La combinaison des perspectives dynamique, économique et structurale ne donne pas encore une idée très claire de ce que Freud entend par métapsychologie. L’analogie du terme avec « métaphysique » et « métapsychique » risque d’égarer. Les travaux publiés sous la rubrique « métapsychologie » sont assez variés : principes du fonctionnement mental, refoulement, inconscient, narcissisme, transformation des pulsions, théorie des rêves, théorie de la mélancolie. On ne peut se faire une idée qu’en opposant la métapsychologie à une psychanalyse clinique, définie par une collection ordonnée d’histoires de cas et de leur interprétation. Au contraire, c’est à quelque distance des faits que la métapsychologie s’élabore comme une conceptualisation théorique qui raisonne sur des modèles en visant à l’explication causale et à la formation d’hypothèses, dans un esprit généralement naturaliste c’est en somme une psychanalyse générale.

Freud comprend avec le point de vue dynamique, le point de vue génétique. Hartmann et Kris ont proposé à l’en distinguer (1946). Le point de vue génétique explique les traits personnels et les modes de conduite en termes de développement ; Freud a décrit de bonne heure des stades du développement des pulsions et des relations avec l’objet ; une conduite, un trait personnel, un symptôme peuvent toujours être caractérisés en termes de progression ou de régression.

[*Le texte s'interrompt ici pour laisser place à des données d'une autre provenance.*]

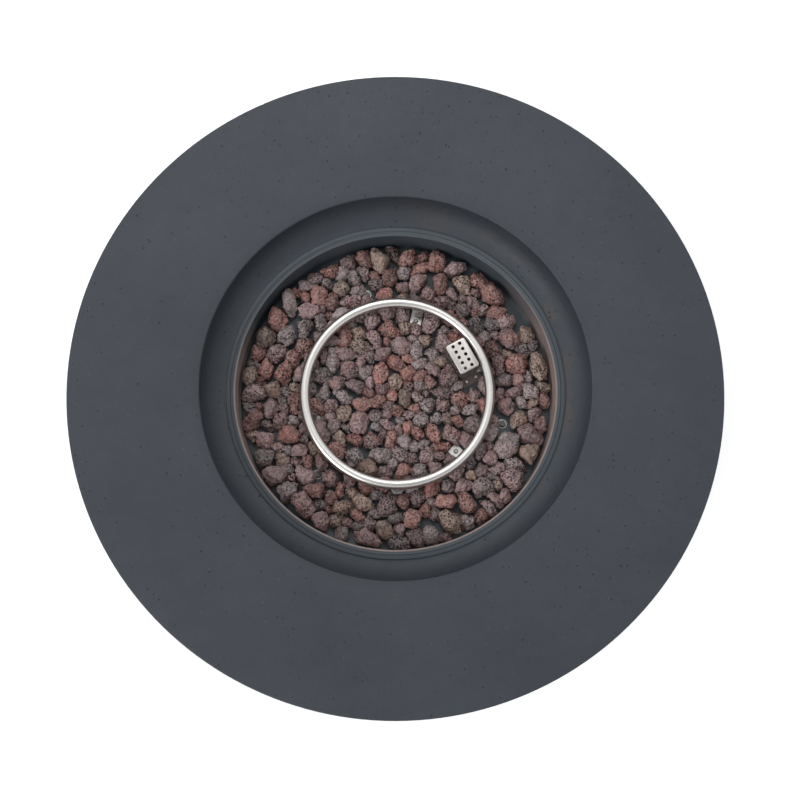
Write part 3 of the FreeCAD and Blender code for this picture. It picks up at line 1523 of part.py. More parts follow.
def rock_solid(rock, walls, draw):
    """A stone that stands on the pan floor on three corners, with a belt and an uneven crown."""
    height = min(2 * rock[2] * draw.uniform(*ROCK_FLATNESS), rock_room(rock))
    turn = draw.uniform(0, 360)
    rings = []
    for sides, spread, levels in (
        (FOOT_SIDES, FOOT_SPREAD, (0, 0)),
        (ROCK_SIDES, BELT_SPREAD, BELT_LEVELS),
        (CROWN_SIDES, CROWN_SPREAD, CROWN_LEVELS),
    ):
        rings.append(ring_of_corners(rock, walls, draw, sides, spread, levels, height, turn))
    foot, belt, crown = rings
    apex = Vector(rock[0], rock[1], floor_z + height)
    faces = [foot[::-1]]
    faces += [face[::-1] for face in strip(belt, foot)]
    faces += strip(belt, crown)
    faces += [[crown[k - 1], crown[k], apex] for k in range(CROWN_SIDES)]
    return solid_of_faces(faces)


def lava_rocks():
    """The bed of lava rock, as lists of stones by colour."""
    draw = random.Random(ROCK_SEED)
    patches = bed_fixtures()
    bed = settled_bed(draw, patches)
    beds = {colour: [] for colour in ROCK_COLOURS}
    for rock in bed:
        walls = rock_walls(rock, bed, patches)
        beds[rock[3]].append(rock_solid(rock, walls, draw))
    return beds


def write(name, shapes):
    """Save one sub-part, or a group of like solids, as its own file."""
    solids = shapes if isinstance(shapes, list) else [shapes]
    for solid in solids:
        if not solid.isValid() or len(solid.Solids) != 1:
            raise ValueError(f"{name} is not one closed solid")
    shape = Part.makeCompound([s.Solids[0] for s in solids]) if len(solids) > 1 else solids[0].Solids[0]
    shape.exportStep(f"parts/{name}.step")


SINGLE_PARTS = (
    concrete_bowl,
    foot_pads,
    burner_pan,
    ring_burner,
    feed_locknuts,
    ring_brackets,
    ring_bracket_screws,
    shield_screws,
    shield_washers,
    shield_spacers,
    shield_nuts,
    heat_shield,
    pilot_plate,
    pilot_screws,
    pilot_hood,
    pilot_jet,
    flame_probe,
    spark_electrode,
    spark_pin,
    air_mixer,
    orifice_fitting,
    burner_pipe,
    supply_pipe,
    pipe_nuts,
    gas_inlet,
    inlet_locknut,
    valve_body,
    valve_gland,
    magnet_unit,
    valve_plug,
    valve_stem,
    stem_spring,
    control_knob,
    knob_bezel,
    control_panel,
    panel_screws,
    igniter_body,
    igniter_battery,
    igniter_nut,
    igniter_button,
    button_spring,
    valve_screws,
    pilot_gas_tube,
    probe_lead,
    spark_lead,
)

for build in SINGLE_PARTS:
    write(build.__name__, build())
for colour, stones in lava_rocks().items():
    write(f"lava_rocks_{colour}", stones)
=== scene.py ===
"""The looks of the round gas fire pit table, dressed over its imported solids.

Lengths are in metres and angles in degrees. The origin is on the ground under the middle of
the bowl, +Z is up and the control niche faces -Y. Profiles are (radius, height) points.
"""

import contextlib
import logging
import math
import random
from collections.abc import Callable, Iterator, Sequence
from dataclasses import dataclass, field, fields
from enum import Enum
from typing import Any

import bmesh
import bpy
from mathutils import Matrix, Vector


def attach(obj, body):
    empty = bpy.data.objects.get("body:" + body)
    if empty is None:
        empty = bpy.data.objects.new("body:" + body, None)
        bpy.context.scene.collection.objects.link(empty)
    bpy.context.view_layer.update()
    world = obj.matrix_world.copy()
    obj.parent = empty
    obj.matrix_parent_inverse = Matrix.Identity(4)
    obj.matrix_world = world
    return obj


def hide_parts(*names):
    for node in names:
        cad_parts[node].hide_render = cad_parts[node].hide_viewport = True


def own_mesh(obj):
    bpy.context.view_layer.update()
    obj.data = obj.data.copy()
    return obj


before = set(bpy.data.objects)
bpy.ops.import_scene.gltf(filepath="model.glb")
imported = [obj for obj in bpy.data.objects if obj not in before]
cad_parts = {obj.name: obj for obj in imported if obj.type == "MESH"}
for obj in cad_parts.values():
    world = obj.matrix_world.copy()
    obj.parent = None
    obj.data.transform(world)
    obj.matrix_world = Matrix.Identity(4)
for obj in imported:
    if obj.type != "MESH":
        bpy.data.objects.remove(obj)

log = logging.getLogger("fire_pit_table")
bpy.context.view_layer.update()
MM = 0.001
HAIR = 0.1 * MM
QUARTER = math.radians(90)

LEDGE_Z = 382 * MM
PAN_FLOOR_Z = 325 * MM
BED_Z = PAN_FLOOR_Z + 0.2 * MM
CONTROL_Z = 190 * MM
KNOB_X = -38 * MM
BUTTON_X = 42 * MM
RING_X = 2.5 * MM
RING_RADIUS = 145.7 * MM

Piece = bpy.types.Object
Socket = bpy.types.NodeSocket
Test = Callable[[Any], bool]
Colour = tuple[float, float, float, float]
Point = tuple[float, float]
Place = tuple[float, float, float]


class Body(Enum):
    """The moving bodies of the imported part."""

    TABLE = "table"
    PLUG = "plug"
    KNOB = "knob"
    BUTTON = "button"


class Part(Enum):
    """What a selection in edit mode picks."""

    VERTICES = "VERT"
    EDGES = "EDGE"
    FACES = "FACE"


def rgb(red: float, green: float, blue: float) -> Colour:
    """A colour as a shader socket takes it."""
    return (red, green, blue, 1.0)


# Places


def polar(radius: float, degrees: float) -> Point:
    """The point at a distance and an angle from the origin."""
    turn = math.radians(degrees)
    return radius * math.cos(turn), radius * math.sin(turn)


def evenly(count: int) -> list[float]:
    """The angles of the middles of equal sectors of a circle."""
    return [360 * (k + 0.5) / count for k in range(count)]


def centred(count: int, pitch: float) -> list[float]:
    """Places in a row round zero."""
    return [(k - (count - 1) / 2) * pitch for k in range(count)]


def softened(corners: Sequence[Place], count: int = 4) -> list[Point]:
    """Rounds the corners of a closed outline.

    Args:
        corners: Points with the radius of their rounding, zero to keep one sharp.
        count: How many steps a rounding has.

    Returns:
        The outline's points.
    """
    points: list[Point] = []
    for k, (x, z, radius) in enumerate(corners):
        here = Vector((x, z))
        if radius == 0:
            points.append((x, z))
            continue
        before = (Vector(corners[k - 1][:2]) - here).normalized()
        after = (Vector(corners[(k + 1) % len(corners)][:2]) - here).normalized()
        half = before.angle(after) / 2
        centre = here + (before + after).normalized() * radius / math.sin(half)
        start = (here + before * radius / math.tan(half) - centre).normalized()
        end = (here + after * radius / math.tan(half) - centre).normalized()
        swing = [centre + radius * start.slerp(end, i / count) for i in range(count + 1)]
        points += [tuple(point) for point in swing]
    return points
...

La psychopathologie analytique a cherché à rattacher les névroses et les psychoses à des points de fixation prédominants, par exemple la névrose obsessionnelle à une fixation sadique anale, la mélancolie à une fixation orale.

Une autre perspective a pris une importance croissante depuis vingt-cinq ans, celle des « relations d’objet ». Ce terme ne désigne pas autre chose que les divers modes de relation d’un sujet avec les objets. Les objets ne sont pas seulement les choses, mais les personnes. Les relations d’objet comprennent ainsi toute la gamme des relations avec autrui. Les identifications à autrui jouent un rôle capital dans la structuration de l’appareil psychique. Ainsi, à côté des objets externes, les vues psychanalytiques courantes font jouer un grand rôle aux objets « intériorisés ».